(TASK DETAILS)
Exactly as given, repeat all of the entries.

(INPUT DATA)
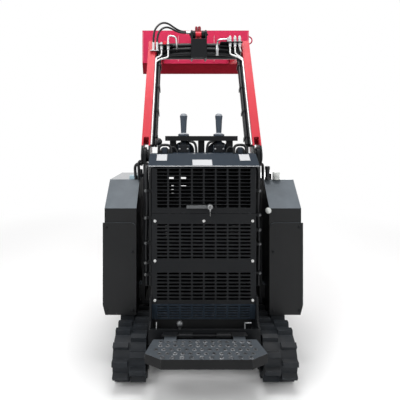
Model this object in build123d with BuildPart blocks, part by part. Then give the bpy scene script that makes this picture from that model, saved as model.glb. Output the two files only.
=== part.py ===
from build123d import *
import os
from math import atan2, cos, degrees, hypot, pi, radians, sin, tan

# Stand-on mini skid steer loader on rubber tracks, arms raised.
# Millimetres. X is the machine's right, Y points forward, Z is up, ground at Z = 0.
# The origin is on the ground below the middle of the machine's box.

os.makedirs("parts", exist_ok=True)

# Chassis and housings
chassis_half_width = 282.0
chassis_wall = 10.0
chassis_bottom = 150.0
chassis_top = 420.0
chassis_rear = -845.0
chassis_front = 110.0
heel_plate_rear = -905.0
heel_plate_top = 283.0
heel_plate_bottom = 205.0
chassis_tail = -780.0
tie_down_bore = 11.0
tie_down_half = 19.0
tie_down_rise = 27.0
tie_down_plate = 10.0
rear_face = -837.0
rear_half_width = 272.0
hood_half_width = 240.0
hood_wall = 4.0
hood_corner = 35.0
hood_front_top = 960.0
hood_rear = -650.0
console_edge_height = 1100.0
console_height = 1157.0
console_half_width = 290.0
console_slope_run = 100.0
console_end = -480.0
console_wall = 6.0
door_sill = 852.0
panel_sill = 380.0
toe_bottom = 285.0
toe_setback = 30.0
panel_wall = 4.0
panel_gap = 2.0

# Louvre pattern of the rear panels
slot_width = 52.0
slot_height = 9.5
slot_pitch_x = 62.0
slot_pitch_z = 18.8
slot_columns = 8

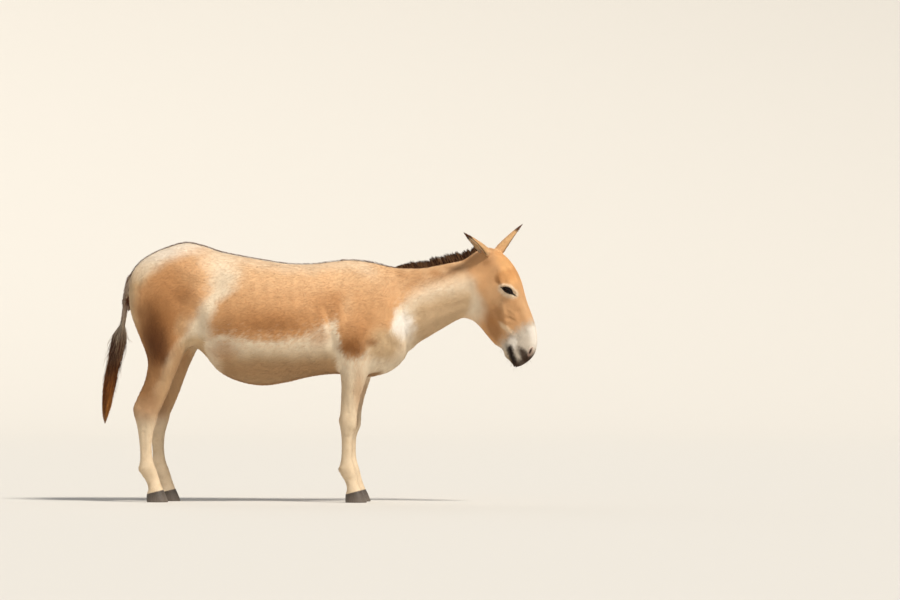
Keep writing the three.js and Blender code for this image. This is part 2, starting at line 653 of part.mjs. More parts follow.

(SOLUTION TO THE EXERCISE)
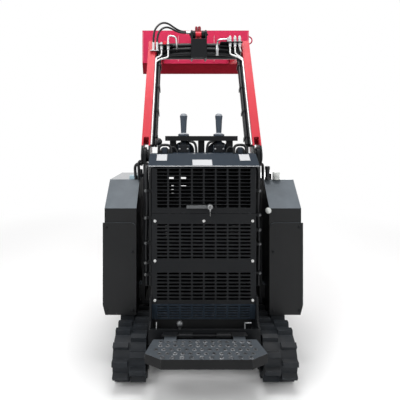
Model this object in build123d with BuildPart blocks, part by part. Then give the bpy scene script that makes this picture from that model, saved as model.glb. Output the two files only.
=== part.py ===
from build123d import *
import os
from math import atan2, cos, degrees, hypot, pi, radians, sin, tan

# Stand-on mini skid steer loader on rubber tracks, arms raised.
# Millimetres. X is the machine's right, Y points forward, Z is up, ground at Z = 0.
# The origin is on the ground below the middle of the machine's box.

os.makedirs("parts", exist_ok=True)

# Chassis and housings
chassis_half_width = 282.0
chassis_wall = 10.0
chassis_bottom = 150.0
chassis_top = 420.0
chassis_rear = -845.0
chassis_front = 110.0
heel_plate_rear = -905.0
heel_plate_top = 283.0
heel_plate_bottom = 205.0
chassis_tail = -780.0
tie_down_bore = 11.0
tie_down_half = 19.0
tie_down_rise = 27.0
tie_down_plate = 10.0
rear_face = -837.0
rear_half_width = 272.0
hood_half_width = 240.0
hood_wall = 4.0
hood_corner = 35.0
hood_front_top = 960.0
hood_rear = -650.0
console_edge_height = 1100.0
console_height = 1157.0
console_half_width = 290.0
console_slope_run = 100.0
console_end = -480.0
console_wall = 6.0
door_sill = 852.0
panel_sill = 380.0
toe_bottom = 285.0
toe_setback = 30.0
panel_wall = 4.0
panel_gap = 2.0

# Louvre pattern of the rear panels
slot_width = 52.0
slot_height = 9.5
slot_pitch_x = 62.0
slot_pitch_z = 18.8
slot_columns = 8

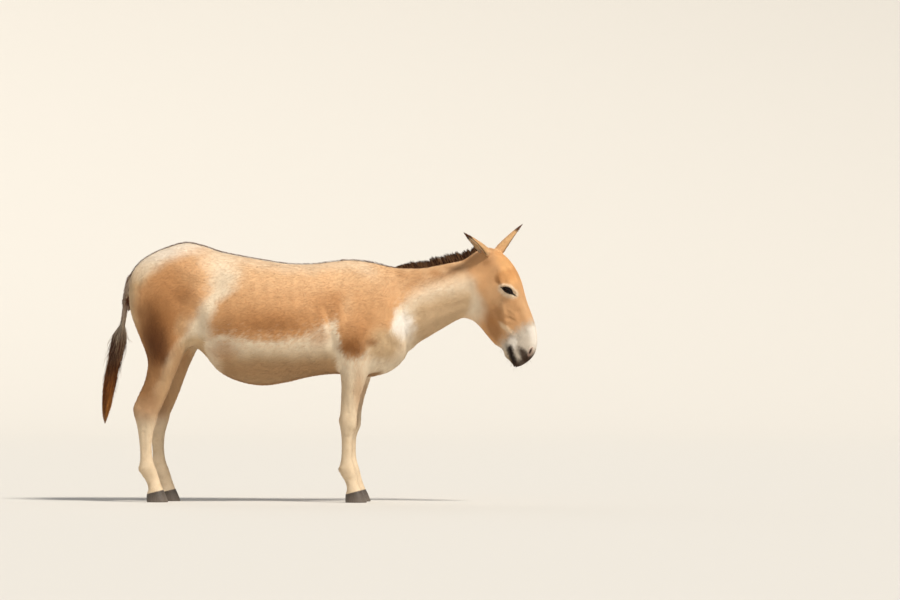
Keep writing the three.js and Blender code for this image. This is part 2, starting at line 653 of part.mjs. More parts follow.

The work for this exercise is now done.